The David versus Goliath struggle between them and the the developers forms the basis of the plot. The Kerrigans are a close-knit, loving, naive, and earnest family with a doting father who is immensely proud of his family that finds enjoyment in what the rest of us might consider mundane or even undesirable. With such films, there is always the risk of condescension, of making fun of unsophisticated people, but that danger is avoided here. The innate decency of the family is what dominates the film and means that you are with them all the way. It is an absolutely wonderful film that I will undoubtedly watch again some time in the future.
Here’s the trailer.
The other film The Third Man (1949) is very different and repeatedly watchable for the same reasons: good writing, direction, and strong character portrayals. It was also shot on a relatively small budget, though not as extreme as The Castle. Set in the ruins of post-war Vienna, it follows Holly Martins (Joseph Cotten), an American writer of pulp westerns, who arrives just in time to learn that it is the day of the funeral of his boyhood friend Harry Lime (Orson Welles) who had invited him to come but had died in an accident. Martins is puzzled by inconsistencies in the story of Lime’s death and is disconcerted by a British army officer (Trevor Howard) who hints that Lime was an unsavory character. Martins investigates and falls in love with Lime’s girl friend Anna Schmidt (Alida Valli), who does not reciprocate.
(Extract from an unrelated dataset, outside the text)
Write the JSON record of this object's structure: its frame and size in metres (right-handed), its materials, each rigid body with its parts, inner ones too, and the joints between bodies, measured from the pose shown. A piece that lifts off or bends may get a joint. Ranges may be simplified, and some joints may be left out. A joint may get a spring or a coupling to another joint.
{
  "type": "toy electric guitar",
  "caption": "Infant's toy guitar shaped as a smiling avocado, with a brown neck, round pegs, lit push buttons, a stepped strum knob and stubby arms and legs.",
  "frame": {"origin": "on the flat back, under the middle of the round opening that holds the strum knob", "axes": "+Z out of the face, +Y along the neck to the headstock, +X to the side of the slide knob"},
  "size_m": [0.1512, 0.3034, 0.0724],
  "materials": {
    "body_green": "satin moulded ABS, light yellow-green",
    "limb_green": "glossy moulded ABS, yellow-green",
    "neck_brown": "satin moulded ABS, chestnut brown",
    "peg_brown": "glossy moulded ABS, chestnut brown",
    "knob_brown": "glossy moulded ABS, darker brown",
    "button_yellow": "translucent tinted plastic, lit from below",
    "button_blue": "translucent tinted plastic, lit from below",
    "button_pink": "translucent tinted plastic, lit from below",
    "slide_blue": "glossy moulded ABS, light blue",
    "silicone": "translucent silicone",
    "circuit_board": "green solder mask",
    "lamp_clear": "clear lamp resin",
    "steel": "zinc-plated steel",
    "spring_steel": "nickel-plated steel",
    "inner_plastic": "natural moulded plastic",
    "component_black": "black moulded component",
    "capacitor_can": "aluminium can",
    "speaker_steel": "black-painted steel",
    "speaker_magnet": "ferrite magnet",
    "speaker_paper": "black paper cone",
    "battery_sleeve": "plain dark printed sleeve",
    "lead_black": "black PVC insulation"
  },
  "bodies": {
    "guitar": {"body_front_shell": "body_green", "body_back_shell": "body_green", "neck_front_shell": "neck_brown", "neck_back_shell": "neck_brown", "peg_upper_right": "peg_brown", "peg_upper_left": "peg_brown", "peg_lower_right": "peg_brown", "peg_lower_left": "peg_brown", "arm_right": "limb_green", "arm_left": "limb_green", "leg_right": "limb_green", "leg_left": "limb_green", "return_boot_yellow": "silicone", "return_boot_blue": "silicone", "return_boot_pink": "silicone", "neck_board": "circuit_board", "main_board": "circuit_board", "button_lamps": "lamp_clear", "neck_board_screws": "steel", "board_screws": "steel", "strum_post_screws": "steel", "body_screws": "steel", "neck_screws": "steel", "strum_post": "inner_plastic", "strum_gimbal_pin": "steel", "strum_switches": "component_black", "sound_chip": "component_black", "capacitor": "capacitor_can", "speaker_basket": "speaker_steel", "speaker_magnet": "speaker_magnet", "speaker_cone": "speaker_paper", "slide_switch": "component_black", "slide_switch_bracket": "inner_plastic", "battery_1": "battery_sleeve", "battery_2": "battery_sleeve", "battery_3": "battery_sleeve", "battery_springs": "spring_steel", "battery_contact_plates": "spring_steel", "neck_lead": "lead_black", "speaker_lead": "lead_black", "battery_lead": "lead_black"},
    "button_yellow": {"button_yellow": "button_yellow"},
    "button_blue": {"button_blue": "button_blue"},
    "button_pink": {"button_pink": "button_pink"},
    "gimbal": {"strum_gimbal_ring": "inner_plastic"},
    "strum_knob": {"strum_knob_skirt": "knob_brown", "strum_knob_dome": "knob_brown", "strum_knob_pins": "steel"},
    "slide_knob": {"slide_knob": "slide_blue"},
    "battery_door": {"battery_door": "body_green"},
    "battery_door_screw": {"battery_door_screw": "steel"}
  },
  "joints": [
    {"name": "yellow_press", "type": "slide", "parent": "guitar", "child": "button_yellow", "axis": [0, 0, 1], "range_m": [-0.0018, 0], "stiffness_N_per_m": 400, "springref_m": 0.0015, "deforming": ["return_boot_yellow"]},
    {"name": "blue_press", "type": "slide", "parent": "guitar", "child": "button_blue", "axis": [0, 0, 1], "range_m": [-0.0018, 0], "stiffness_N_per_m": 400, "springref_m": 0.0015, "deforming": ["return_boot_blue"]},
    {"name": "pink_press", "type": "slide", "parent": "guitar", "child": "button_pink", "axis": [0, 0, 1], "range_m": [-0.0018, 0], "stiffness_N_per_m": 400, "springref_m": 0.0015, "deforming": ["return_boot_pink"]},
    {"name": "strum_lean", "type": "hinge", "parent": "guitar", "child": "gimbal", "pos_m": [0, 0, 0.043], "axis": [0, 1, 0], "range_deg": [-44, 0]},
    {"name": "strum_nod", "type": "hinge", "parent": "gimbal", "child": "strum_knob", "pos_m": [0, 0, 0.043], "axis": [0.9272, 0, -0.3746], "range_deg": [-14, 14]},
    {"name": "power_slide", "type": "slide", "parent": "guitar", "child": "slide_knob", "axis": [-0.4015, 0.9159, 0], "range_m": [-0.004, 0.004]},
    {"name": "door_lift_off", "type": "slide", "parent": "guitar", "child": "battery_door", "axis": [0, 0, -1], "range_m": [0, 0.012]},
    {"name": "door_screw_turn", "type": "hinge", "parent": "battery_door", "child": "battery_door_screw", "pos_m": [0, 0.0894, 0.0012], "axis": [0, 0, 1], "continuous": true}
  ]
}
The film is moody, in black-and-white, with plenty of shadows and odd camera angles. No one who has seen the film will ever forget the music score, as described by Roger Ebert.
Has there ever been a film where the music more perfectly suited the action than in Carol Reed’s “The Third Man”? The score was performed on a zither by Anton Karas, who was playing in a Vienna beerhouse one night when Reed heard him. The sound is jaunty but without joy, like whistling in the dark. It sets the tone; the action begins like an undergraduate lark and then reveals vicious undertones.
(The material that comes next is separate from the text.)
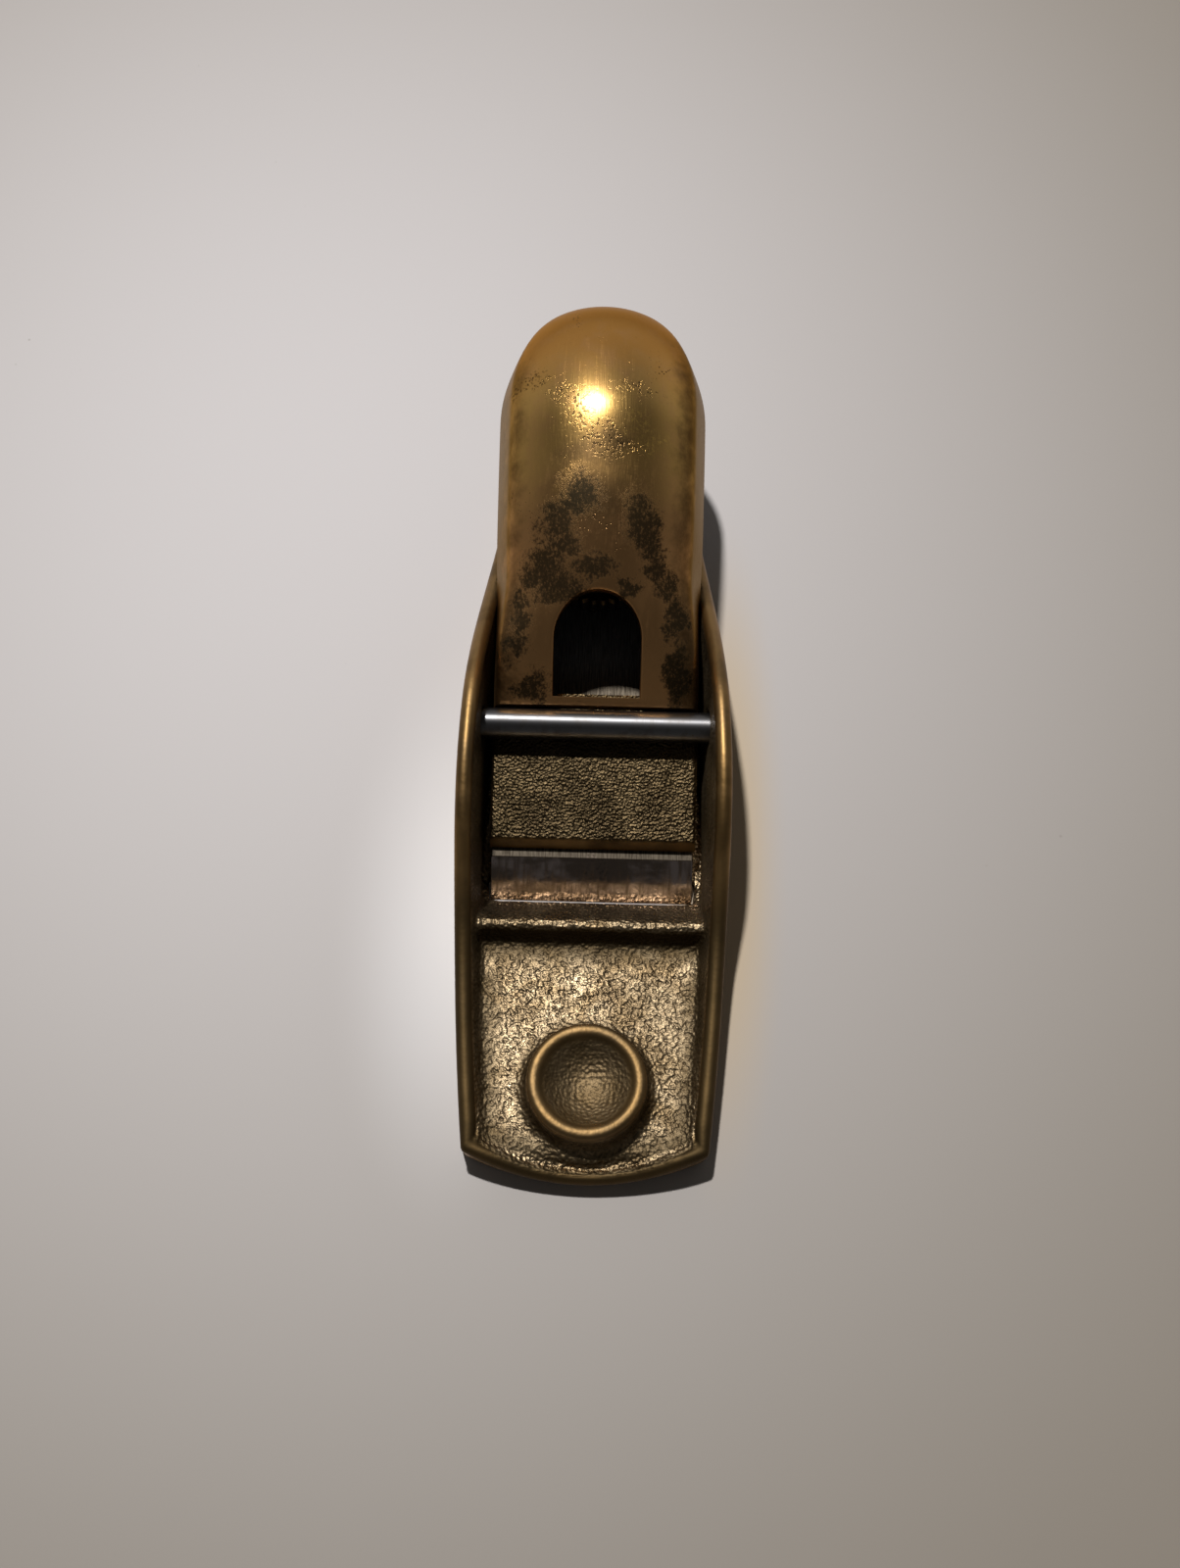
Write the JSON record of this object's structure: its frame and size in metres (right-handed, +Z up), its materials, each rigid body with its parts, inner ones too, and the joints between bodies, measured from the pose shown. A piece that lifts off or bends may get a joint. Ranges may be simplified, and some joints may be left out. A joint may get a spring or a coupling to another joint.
{
  "type": "block plane",
  "caption": "Low-angle block plane: cast bronze body with winged sides and a finger dish, bevel-up blade, hooded bronze lever cap under a cross pin, screw adjuster.",
  "frame": {"origin": "middle of the overall box, on the flat of the sole", "axes": "+X to the plane's right-hand side, +Y from the toe to the heel, +Z up from the sole"},
  "size_m": [0.0422, 0.1384, 0.0429],
  "materials": {
    "body_bronze": "sand cast inside, worn smooth on the rim and the outer sides",
    "cap_bronze": "satin polished hood with dark pits, sand cast front plate",
    "knurled_brass": "turned and knurled",
    "blade_steel": "ground flat, polished bevel",
    "pin_steel": "polished",
    "screw_steel": "machined thread"
  },
  "bodies": {
    "body": {"body_casting": "body_bronze", "cross_pin": "pin_steel", "adjuster_stud": "screw_steel"},
    "blade": {"blade": "blade_steel"},
    "adjuster_nut": {"adjuster_nut": "knurled_brass"},
    "lever_cap": {"lever_cap": "cap_bronze"},
    "lock_wheel": {"lock_wheel": "knurled_brass", "lock_screw": "screw_steel"}
  },
  "joints": [
    {"name": "blade_slide", "type": "slide", "parent": "body", "child": "blade", "axis": [0, 0.9781, 0.2079], "range_m": [-0.0008, 0.003]},
    {"name": "adjuster_spin", "type": "hinge", "parent": "blade", "child": "adjuster_nut", "pos_m": [0, 0.05861, 0.01133], "axis": [0, 0.9781, 0.2079], "range_deg": [-365, 1365]},
    {"name": "cap_slide", "type": "slide", "parent": "body", "child": "lever_cap", "axis": [0, 0.9781, 0.2079], "range_m": [0, 0.026]},
    {"name": "lock_spin", "type": "hinge", "parent": "lever_cap", "child": "lock_wheel", "pos_m": [0, 0.03207, 0.01834], "axis": [0, -0.2079, 0.9781], "range_deg": [0, 720]}
  ],
  "couplings": [
    {"joint": "adjuster_spin", "follows": "blade_slide", "rad_per_m": 7915.8}
  ]
}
There are some unforgettable set pieces. One is the the scene where Lime and Martins meet on a Ferris wheel and another is the ending with a very long, silent shot of Anna walking along a long straight road directly towards the camera, with Martins standing by the side of the road, waiting for her. We do not know if she will ignore him or whether they will join up and walk off together and the tension is palpable.
(A minor point. I have written before of a pet peeve of mine in films where a character who is shot from the front is thrown violently backwards, sometimes crashing through a window. This is utterly absurd. In older films, as in this one, the character who is shot just stops and then slowly falls to the ground. That is how it should be. But in modern films, the shot character gets flung back as if they had been hit with a cannonball.)
Here is the trailer.

“But in modern films, the shot character gets flung back as if they had been hi with a cannonball.)”
You’re assuming someone hit by a cannonball fully absorbs the momentum of the cannonball… They’d need to be wearing cannonball resistant plate armour for that, else the ball just passes through and imparts its momentum to the wall behind.
To get the movie effect I suspect you need a giant slingshot that fires basketball sized water balloons. Bonus, a lot less lethal (but still dangerous!)